INFORMATION PROVIDED:

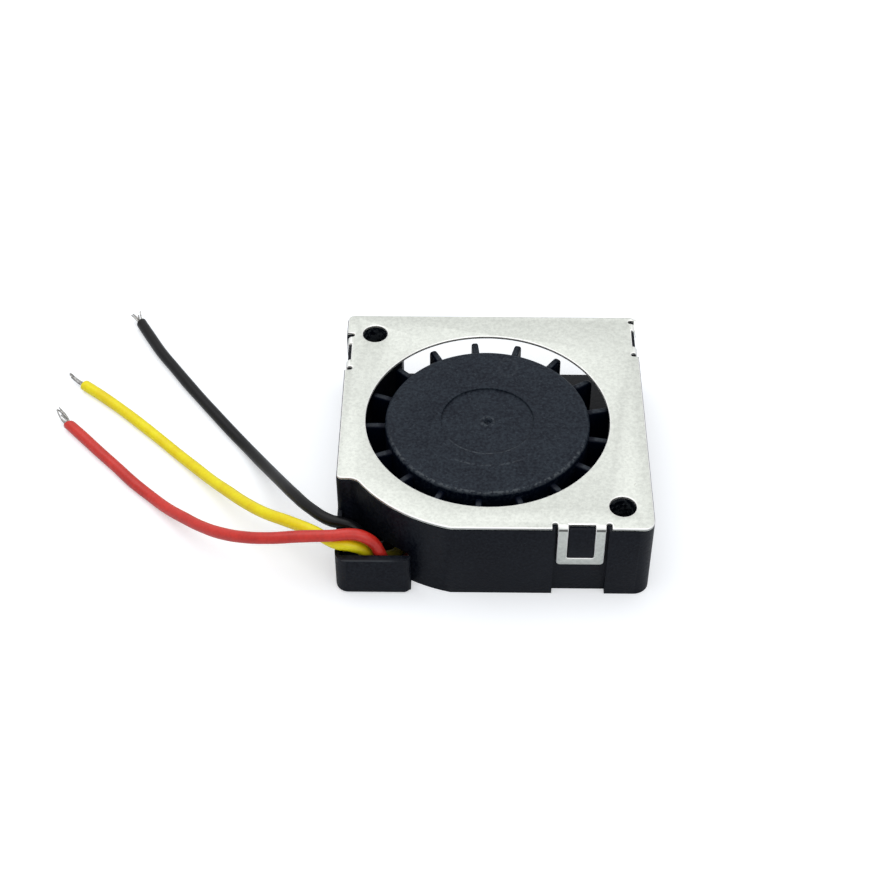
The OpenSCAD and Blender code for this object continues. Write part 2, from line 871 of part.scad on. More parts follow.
// Where the winding pins stand
module at_pins() {
    for (k = [0 : 2])
        rotate(k * 360 / tooth_count + pin_turn)
            translate([pin_place, 0, 0])
                children();
}

module winding_pins() {
    color("#d9d9d4")
        translate([axis_x, axis_y, board_top])
            at_pins()
                cylinder(d = pin_diameter, h = stator_rise, $fn = 24);
}

// ---- circuit board ----

module circuit_board() {
    color("#1f5b3a")
        translate([axis_x, axis_y, board_bottom])
            ring(board_diameter / 2, tube_radius + board_clearance, board_thickness);
}

module driver_chip() {
    stand = 0.05; // gap between the chip's body and the board
    leg = [0.3, 0.2, 0.15];
    color("#1a1a1c")
        translate([axis_x, axis_y, board_top])
            rotate(180 / tooth_count)
                translate([parts_place, 0, 0]) {
                    translate([-chip_width / 2, -chip_length / 2, stand])
                        cube([chip_width, chip_length, chip_height - stand]);
                    // two legs on each side
                    for (sx = [-1, 1], sy = [-1, 1])
                        translate([sx * chip_width / 2, sy * chip_length / 4, leg[2] / 2])
                            cube(leg, center = true);
                }
}

// A ceramic capacitor and a resistor, each with its two metal ends
module chip_components() {
    body = [1.0, 0.5, 0.35];
    end = 0.2; // length of a metal end
    for (turn = [135, 315])
        translate([axis_x, axis_y, board_top])
            rotate(turn)
                translate([parts_place, 0, body[2] / 2]) {
                    color(turn == 135 ? "#b08d62" : "#202224")
                        cube(body - [2 * end, 0, 0], center = true);
                    color("#d5d5d0")
                        for (side = [-1, 1])
                            translate([side * (body[0] - end) / 2, 0, 0])
                                cube([end, body[1], body[2]], center = true);
                }
}

// The stripped tail of a lead where it reaches the board
module tail(route) {
    way = unit(route[0] - route[1]);
    rod(route[0], route[0] + tail_length * way, tail_radius);
}

// A rounded drop of solder on its pad
module solder_drop(pad, height) {
    big = (pad * pad + height * height) / (2 * height);
    rotate_extrude($fn = 32)
        intersection() {
            translate([0, height - big])
                circle(big);
            square([pad, height]);
        }
}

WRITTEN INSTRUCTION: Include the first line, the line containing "---- circuit board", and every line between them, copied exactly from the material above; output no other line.

SOLUTION TO THIS PROBLEM:
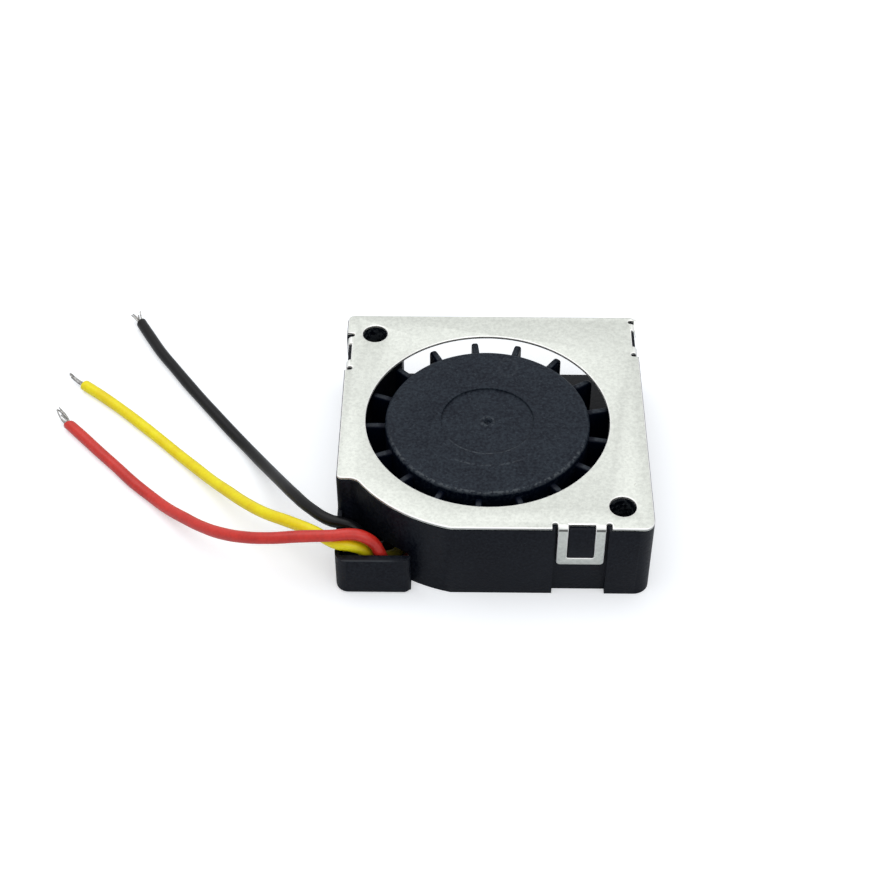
The OpenSCAD and Blender code for this object continues. Write part 2, from line 871 of part.scad on. More parts follow.
// Where the winding pins stand
module at_pins() {
    for (k = [0 : 2])
        rotate(k * 360 / tooth_count + pin_turn)
            translate([pin_place, 0, 0])
                children();
}

module winding_pins() {
    color("#d9d9d4")
        translate([axis_x, axis_y, board_top])
            at_pins()
                cylinder(d = pin_diameter, h = stator_rise, $fn = 24);
}

// ---- circuit board ----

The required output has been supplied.